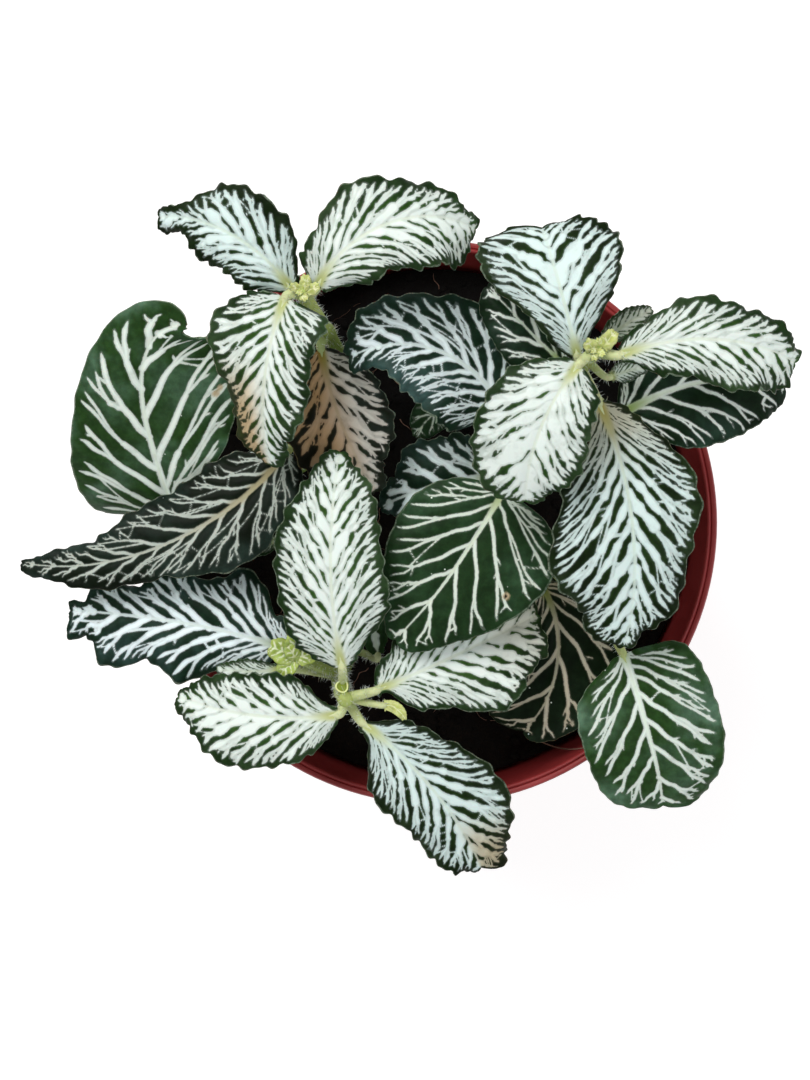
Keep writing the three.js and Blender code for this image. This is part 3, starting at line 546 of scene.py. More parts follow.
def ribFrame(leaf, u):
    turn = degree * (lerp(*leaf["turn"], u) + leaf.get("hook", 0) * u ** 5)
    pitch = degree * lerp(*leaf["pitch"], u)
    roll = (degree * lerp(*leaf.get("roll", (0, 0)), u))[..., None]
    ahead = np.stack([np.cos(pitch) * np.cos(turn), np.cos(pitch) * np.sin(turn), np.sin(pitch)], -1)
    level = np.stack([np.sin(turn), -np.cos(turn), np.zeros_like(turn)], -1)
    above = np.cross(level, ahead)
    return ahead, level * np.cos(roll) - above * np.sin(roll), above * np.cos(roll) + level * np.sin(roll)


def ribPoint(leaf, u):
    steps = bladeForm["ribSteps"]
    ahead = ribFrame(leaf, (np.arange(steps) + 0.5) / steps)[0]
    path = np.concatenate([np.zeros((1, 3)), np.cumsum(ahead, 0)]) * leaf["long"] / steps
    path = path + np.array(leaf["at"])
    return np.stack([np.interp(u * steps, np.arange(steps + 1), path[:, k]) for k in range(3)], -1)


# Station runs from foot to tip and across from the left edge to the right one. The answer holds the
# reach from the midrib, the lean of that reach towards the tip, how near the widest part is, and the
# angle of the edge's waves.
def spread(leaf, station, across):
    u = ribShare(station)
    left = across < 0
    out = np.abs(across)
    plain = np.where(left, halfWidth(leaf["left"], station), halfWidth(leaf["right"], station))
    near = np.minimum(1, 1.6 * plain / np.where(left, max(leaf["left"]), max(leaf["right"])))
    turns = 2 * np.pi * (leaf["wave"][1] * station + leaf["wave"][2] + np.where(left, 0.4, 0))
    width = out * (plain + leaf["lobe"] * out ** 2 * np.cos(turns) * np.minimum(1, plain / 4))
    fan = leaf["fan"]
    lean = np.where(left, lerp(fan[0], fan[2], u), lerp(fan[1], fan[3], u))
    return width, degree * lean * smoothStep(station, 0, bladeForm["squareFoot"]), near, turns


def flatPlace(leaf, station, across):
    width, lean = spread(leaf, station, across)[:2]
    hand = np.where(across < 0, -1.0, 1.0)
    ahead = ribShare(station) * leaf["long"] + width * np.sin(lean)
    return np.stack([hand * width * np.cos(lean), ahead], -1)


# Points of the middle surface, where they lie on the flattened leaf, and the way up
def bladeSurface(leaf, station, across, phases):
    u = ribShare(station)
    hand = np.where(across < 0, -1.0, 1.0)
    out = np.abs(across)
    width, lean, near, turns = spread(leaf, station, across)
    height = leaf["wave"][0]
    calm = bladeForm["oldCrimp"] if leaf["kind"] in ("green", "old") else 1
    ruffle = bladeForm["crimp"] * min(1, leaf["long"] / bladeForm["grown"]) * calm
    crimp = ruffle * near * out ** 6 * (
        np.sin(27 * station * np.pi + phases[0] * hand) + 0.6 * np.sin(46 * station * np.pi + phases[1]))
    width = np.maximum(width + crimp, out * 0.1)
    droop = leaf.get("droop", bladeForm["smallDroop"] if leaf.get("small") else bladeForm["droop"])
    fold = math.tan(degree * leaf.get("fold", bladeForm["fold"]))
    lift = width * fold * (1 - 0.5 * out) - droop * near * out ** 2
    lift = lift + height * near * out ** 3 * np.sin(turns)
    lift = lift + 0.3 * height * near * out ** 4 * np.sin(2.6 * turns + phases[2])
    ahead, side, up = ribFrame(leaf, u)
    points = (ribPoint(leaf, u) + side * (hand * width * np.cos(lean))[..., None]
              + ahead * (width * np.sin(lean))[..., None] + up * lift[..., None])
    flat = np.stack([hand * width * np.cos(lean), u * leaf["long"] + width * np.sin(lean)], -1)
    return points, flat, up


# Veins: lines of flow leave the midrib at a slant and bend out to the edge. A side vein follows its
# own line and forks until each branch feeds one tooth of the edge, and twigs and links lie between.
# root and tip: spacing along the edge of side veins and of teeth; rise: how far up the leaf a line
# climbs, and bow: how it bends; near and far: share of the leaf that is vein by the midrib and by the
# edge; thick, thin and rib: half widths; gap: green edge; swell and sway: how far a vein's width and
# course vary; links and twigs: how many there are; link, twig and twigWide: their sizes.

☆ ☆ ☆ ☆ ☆

[Task to complete] Extract the complete listing above, reproducing each line exactly.

[Problem solution]
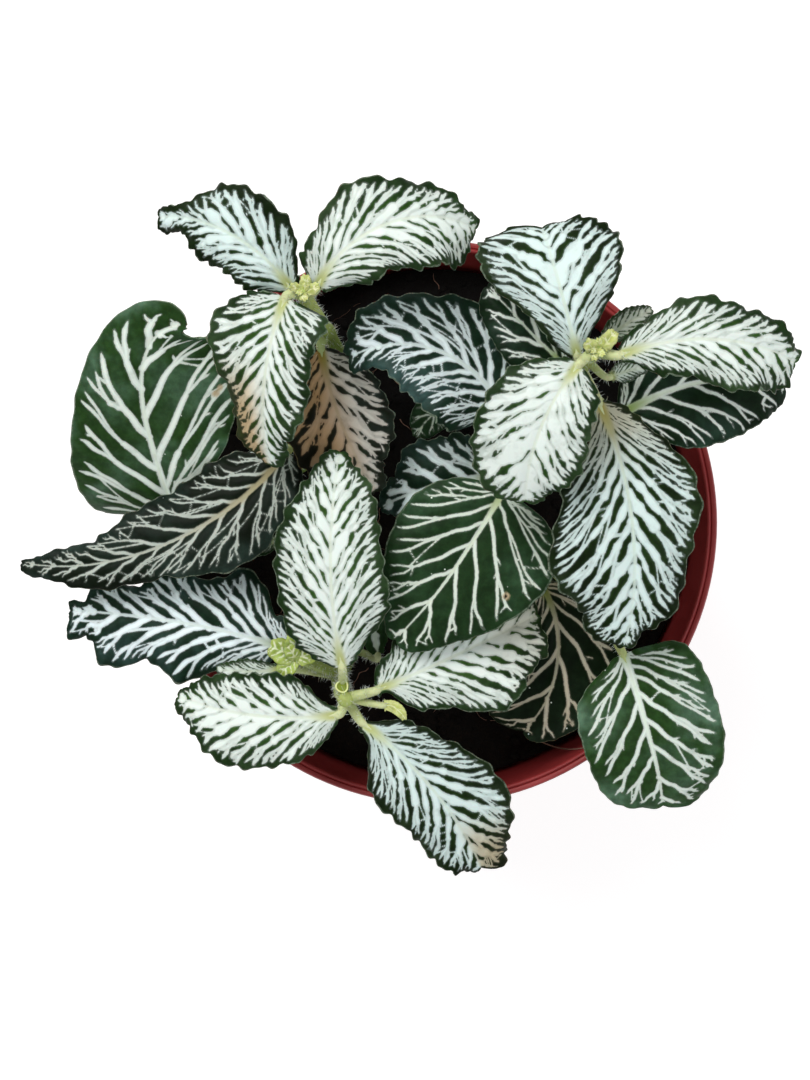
Keep writing the three.js and Blender code for this image. This is part 3, starting at line 546 of scene.py. More parts follow.
def ribFrame(leaf, u):
    turn = degree * (lerp(*leaf["turn"], u) + leaf.get("hook", 0) * u ** 5)
    pitch = degree * lerp(*leaf["pitch"], u)
    roll = (degree * lerp(*leaf.get("roll", (0, 0)), u))[..., None]
    ahead = np.stack([np.cos(pitch) * np.cos(turn), np.cos(pitch) * np.sin(turn), np.sin(pitch)], -1)
    level = np.stack([np.sin(turn), -np.cos(turn), np.zeros_like(turn)], -1)
    above = np.cross(level, ahead)
    return ahead, level * np.cos(roll) - above * np.sin(roll), above * np.cos(roll) + level * np.sin(roll)


def ribPoint(leaf, u):
    steps = bladeForm["ribSteps"]
    ahead = ribFrame(leaf, (np.arange(steps) + 0.5) / steps)[0]
    path = np.concatenate([np.zeros((1, 3)), np.cumsum(ahead, 0)]) * leaf["long"] / steps
    path = path + np.array(leaf["at"])
    return np.stack([np.interp(u * steps, np.arange(steps + 1), path[:, k]) for k in range(3)], -1)


# Station runs from foot to tip and across from the left edge to the right one. The answer holds the
# reach from the midrib, the lean of that reach towards the tip, how near the widest part is, and the
# angle of the edge's waves.
def spread(leaf, station, across):
    u = ribShare(station)
    left = across < 0
    out = np.abs(across)
    plain = np.where(left, halfWidth(leaf["left"], station), halfWidth(leaf["right"], station))
    near = np.minimum(1, 1.6 * plain / np.where(left, max(leaf["left"]), max(leaf["right"])))
    turns = 2 * np.pi * (leaf["wave"][1] * station + leaf["wave"][2] + np.where(left, 0.4, 0))
    width = out * (plain + leaf["lobe"] * out ** 2 * np.cos(turns) * np.minimum(1, plain / 4))
    fan = leaf["fan"]
    lean = np.where(left, lerp(fan[0], fan[2], u), lerp(fan[1], fan[3], u))
    return width, degree * lean * smoothStep(station, 0, bladeForm["squareFoot"]), near, turns


def flatPlace(leaf, station, across):
    width, lean = spread(leaf, station, across)[:2]
    hand = np.where(across < 0, -1.0, 1.0)
    ahead = ribShare(station) * leaf["long"] + width * np.sin(lean)
    return np.stack([hand * width * np.cos(lean), ahead], -1)


# Points of the middle surface, where they lie on the flattened leaf, and the way up
def bladeSurface(leaf, station, across, phases):
    u = ribShare(station)
    hand = np.where(across < 0, -1.0, 1.0)
    out = np.abs(across)
    width, lean, near, turns = spread(leaf, station, across)
    height = leaf["wave"][0]
    calm = bladeForm["oldCrimp"] if leaf["kind"] in ("green", "old") else 1
    ruffle = bladeForm["crimp"] * min(1, leaf["long"] / bladeForm["grown"]) * calm
    crimp = ruffle * near * out ** 6 * (
        np.sin(27 * station * np.pi + phases[0] * hand) + 0.6 * np.sin(46 * station * np.pi + phases[1]))
    width = np.maximum(width + crimp, out * 0.1)
    droop = leaf.get("droop", bladeForm["smallDroop"] if leaf.get("small") else bladeForm["droop"])
    fold = math.tan(degree * leaf.get("fold", bladeForm["fold"]))
    lift = width * fold * (1 - 0.5 * out) - droop * near * out ** 2
    lift = lift + height * near * out ** 3 * np.sin(turns)
    lift = lift + 0.3 * height * near * out ** 4 * np.sin(2.6 * turns + phases[2])
    ahead, side, up = ribFrame(leaf, u)
    points = (ribPoint(leaf, u) + side * (hand * width * np.cos(lean))[..., None]
              + ahead * (width * np.sin(lean))[..., None] + up * lift[..., None])
    flat = np.stack([hand * width * np.cos(lean), u * leaf["long"] + width * np.sin(lean)], -1)
    return points, flat, up


# Veins: lines of flow leave the midrib at a slant and bend out to the edge. A side vein follows its
# own line and forks until each branch feeds one tooth of the edge, and twigs and links lie between.
# root and tip: spacing along the edge of side veins and of teeth; rise: how far up the leaf a line
# climbs, and bow: how it bends; near and far: share of the leaf that is vein by the midrib and by the
# edge; thick, thin and rib: half widths; gap: green edge; swell and sway: how far a vein's width and
# course vary; links and twigs: how many there are; link, twig and twigWide: their sizes.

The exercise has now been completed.